Following intracranial hemorrhage, the autoregulation reflex is also lost and cerebral blood flow becomes passively dependent upon cerebral perfusion pressure. Thus systemic hypotension and respiratory difficulties can affect both cerebral perfusion pressure and cerebral blood flow. Therefore provision of an adequate airway, mean arterial pressure, and gas exchange are mandatory for optimal management.

Focal ischemia

Around the hematoma there is a zone of ischemic tissue, which itself is surrounded by a penumbra of functionally impaired but recoverable neuronal tissue.
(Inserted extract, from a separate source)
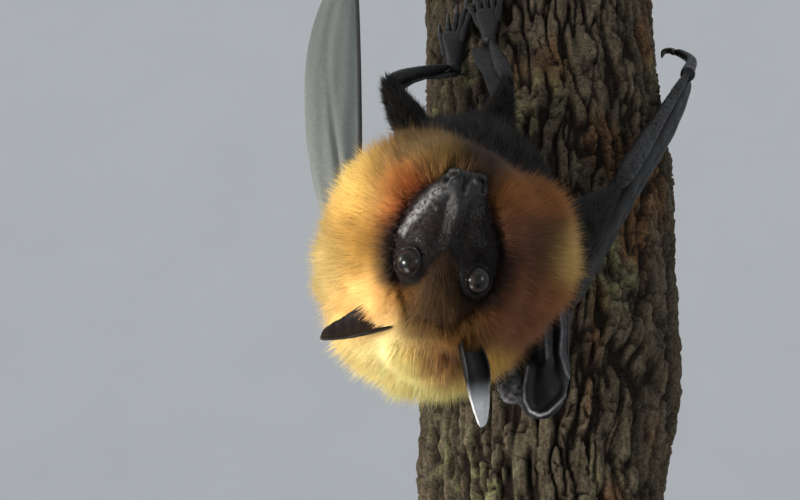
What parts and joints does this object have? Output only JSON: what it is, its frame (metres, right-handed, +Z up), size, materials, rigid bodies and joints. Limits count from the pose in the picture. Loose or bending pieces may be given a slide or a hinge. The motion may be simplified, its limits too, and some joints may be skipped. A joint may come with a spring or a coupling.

Treatment directed at prevention of global ischemia will also lessen this focal ischemia and thus minimize neuronal death.

Intracranial pressure

Intracranial pressure is commonly increased after intracranial hemorrhage. It is elevated by both the actual space-occupying effect of an intracerebral hematoma and cerebral edema. Cerebral edema, defined as an abnormal collection of fluid within the brain substance, develops secondary to cerebral ischemia. Hydrocephalus, a dilatation of the ventricular system, will also increase intracranial pressure. Intraventricular hemorrhage into the third or fourth ventricle with obstruction of cerebrospinal fluid outflow is usually responsible, but a cerebellar hemorrhage may cause extrinsic compression of the fourth ventricle in the posterior fossa. Identification and prompt treatment of raised intracranial pressure are again important in preservation of cerebral perfusion pressure.

Cerebral vasospasm

Peculiar to subarachnoid hemorrhage is a phenomenon termed cerebral vasospasm, i.e. narrowing of the cerebral arteries in response to the presence of subarachnoid blood and its breakdown products. It begins immediately, but manifests its clinical effects on day 3 following subarachnoid hemorrhage, peaks at days 6 to 8, and then gradually subsides after the second week. It causes cerebral ischemia and continuing or new neurological deficit. The diagnosis is clinical, but changes can be detected on angiography and serial blood velocity studies using transcranial Doppler ultrasonography. Treatment is prophylactic with use of the calcium antagonist nimodipine. Established vasospasm can be treated by raising cerebral perfusion pressure with blood volume expansion and pressor agents.